夢のような出来事だったM-1が、いつもの日常と接続する。これまでの年月が報われたこと、周囲の人々が喜んでくれたことを肌で知る。「ウソ」が実感に変わるとき、2人の目から涙がこぼれていた。
肩を抱き合うかまいたちと和牛
3年連続で決勝に進出したかまいたちは、芸歴15年目。

笑神籤によって2番目に登場したかまいたち、1本目のネタは「UFJ」。実はこのネタ、本来は2本目にやるはずだったという(1月14日放送『おかべろ』より)。出番が早いと審査員の点数が「様子見」になりがち。最終決戦に残るために、自信があるネタを急きょ1本目に持ってきたのだ。そしてその目論見は当たる。15年目のキャリアがなせる判断だろう。
その後、和牛が敗者復活から勝ち上がり、暫定ボックスには1位かまいたち、2位和牛が並んで座る。ミルクボーイが史上最高得点をたたき出し、2位と3位に降格。最後にぺこぱが大逆転を果たす。
そして最終決戦。かまいたちは松本人志から一票が入り、準優勝。本番終了後、カメラは控え室に戻る濱家の背中を追いかける。濱家を見つけた和牛川西が、机を回り込んで近づいてくる。再び2組が肩を抱き合った。
川西「ええ漫才見せてもらいました」
山内「これ(準優勝)3回してるってヤバいね」
川西「寿命縮んでるやろ?(笑)」
そして濱家は密着のカメラにようやく笑顔を見せる。
濱家「やっと……やっと終わったという感じ(笑)よくもまぁ本当に、諦めずにやってきたなと思いますね」
山内は川西とラーメンをすすりながら「次やね。M-1の次のステージに」と話していた。かまいたちはラストイヤーだったが、和牛にはまだ出場の資格がある。だが次のステージがどこになるかは、本人たちしかわからない。

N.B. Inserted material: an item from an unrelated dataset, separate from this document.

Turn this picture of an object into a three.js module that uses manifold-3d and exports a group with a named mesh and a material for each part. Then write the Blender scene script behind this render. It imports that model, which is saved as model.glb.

『M-1 アナザーストーリー』の冒頭には、他のファイナリストたちの様子も映し出されていた。六畳一間に3人で暮らすオズワルド畠中、犬を散歩させるぺこぱ松陰寺、カラオケ店で鼓を打つすゑひろがりず、神社で神頼みをするニューヨーク嶋佐……。
彼らにも密着のカメラがついていて、彼らの物語を収めていたのだ。それぞれのファイナリストに決勝進出までの日々があり、M-1に賭ける思いがある。そしてそれは、エントリーした5040組全てに言える。
5000以上の膨大な物語を想像すると震えがくる。優勝すれば人生が変わるが、優勝できずに人生が変わった芸人もいるだろう。無名のミルクボーイが優勝した裏に、無名の芸人たちがいることに思いを馳せてしまうのだ。